» WHAT YOU ARE ASKED TO DO
Quote exactly the lines from the line containing "hide_parts(*self.stands_for)" to the line containing "return np.column_stack([i, i", both lines included, please, and nothing more.

» MATERIAL
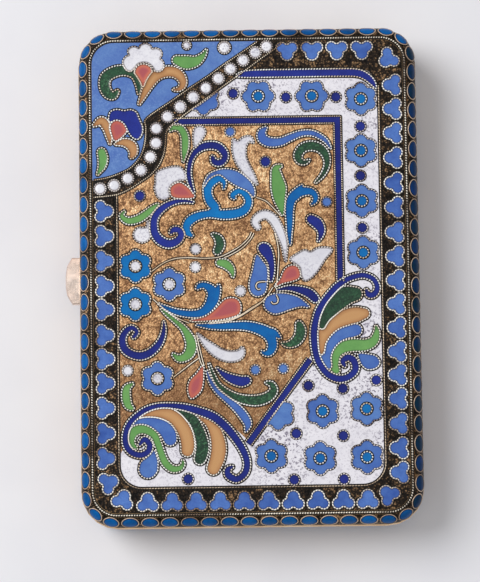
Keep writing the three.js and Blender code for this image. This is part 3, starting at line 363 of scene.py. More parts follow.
class Piece:
    """Collects vertices, faces and a colour attribute, then makes one object."""

    def __init__(self, name, body, material, slot, stands_for=()):
        self.name, self.body, self.material, self.slot = name, body, material, slot
        self.stands_for = stands_for
        self.verts, self.faces, self.data, self.count = [], [], [], 0

    def add(self, verts, faces, data, flip=False):
        faces = np.asarray(faces, int)
        if flip:
            faces = faces[:, ::-1]
        self.verts.append(np.asarray(verts, float))
        self.faces.append(faces + self.count)
        self.data.append(np.asarray(data, float))
        self.count += len(verts)

    def make(self):
        verts = np.vstack(self.verts) * MM
        faces = [row for block in self.faces for row in block.tolist()]
        mesh = bpy.data.meshes.new(self.name)
        mesh.from_pydata(verts.tolist(), [], faces)
        colour = mesh.color_attributes.new("cell", "FLOAT_COLOR", "POINT")
        rgba = np.ones((len(verts), 4), np.float32)
        data = np.vstack(self.data)
        rgba[:, : data.shape[1]] = data
        colour.data.foreach_set("color", rgba.ravel())
        mesh.polygons.foreach_set("use_smooth", [True] * len(mesh.polygons))
        mesh.materials.append(self.material)
        mesh.update()
        obj = placed(self.name, mesh)
        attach(obj, self.body)
        if self.stands_for:
            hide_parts(*self.stands_for)


def ladder(count, closed=True):
    """Quads between two rows of points, listed one row after the other."""
    i = np.arange(count if closed else count - 1)
    j = (i + 1) % count
    return np.column_stack([i, i + count, j + count, j])


def add_wire(piece, ground, path, closed, lift, radius, pitch=0.62, twist=0.5):
    """A twisted and flattened wire laid along a plan path, which shows as a row of slanting beads."""
    uv = resample(path, pitch / BEAD_STEPS, closed)
    p = ground.place(uv, lift)
    up = unit(ground.place(uv, lift + 0.2) - p)
    side = unit(np.cross(up, tangents(p, closed)))
    n = len(p)
    rows = n if closed else n - 1
    turn = math.pi * max(round(n / BEAD_STEPS), 2) * np.arange(n) / rows
    phi = np.linspace(0, 2 * math.pi, WIRE_SIDES, endpoint=False)
    groove = np.sin(turn[:, None] + WIRE_SLANT * (phi - math.pi / 2)[None]) ** 2
    r = radius * (1 - twist * groove)
    v = p[:, None] + (r * np.cos(phi))[..., None] * side[:, None] + (r * np.sin(phi))[..., None] * up[:, None]
    i, k = np.meshgrid(np.arange(rows), np.arange(WIRE_SIDES), indexing="ij")
    here, after = i * WIRE_SIDES, (i + 1) % n * WIRE_SIDES
    m = (k + 1) % WIRE_SIDES
    faces = np.stack([here + k, here + m, after + m, after + k], -1).reshape(-1, 4)
    data = np.column_stack([groove.ravel() * min(1, 2 * twist), np.repeat(np.arange(n) / n, WIRE_SIDES)])
    piece.add(v.reshape(-1, 3), faces, data)


def add_ribbon(piece, ground, path, closed, half, h):
    """The oxidised metal and painted shade that show as a dark line along both sides of a wire."""
    uv = resample(path, RIBBON_STEP, closed)
    n = normals(uv, closed)
    v = np.vstack([ground.place(uv + n * half, h), ground.place(uv - n * half, h)])
    piece.add(v, ladder(len(uv), closed), np.zeros((len(v), 3)), ground.flipped)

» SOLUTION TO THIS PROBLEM
            hide_parts(*self.stands_for)


def ladder(count, closed=True):
    """Quads between two rows of points, listed one row after the other."""
    i = np.arange(count if closed else count - 1)
    j = (i + 1) % count
    return np.column_stack([i, i + count, j + count, j])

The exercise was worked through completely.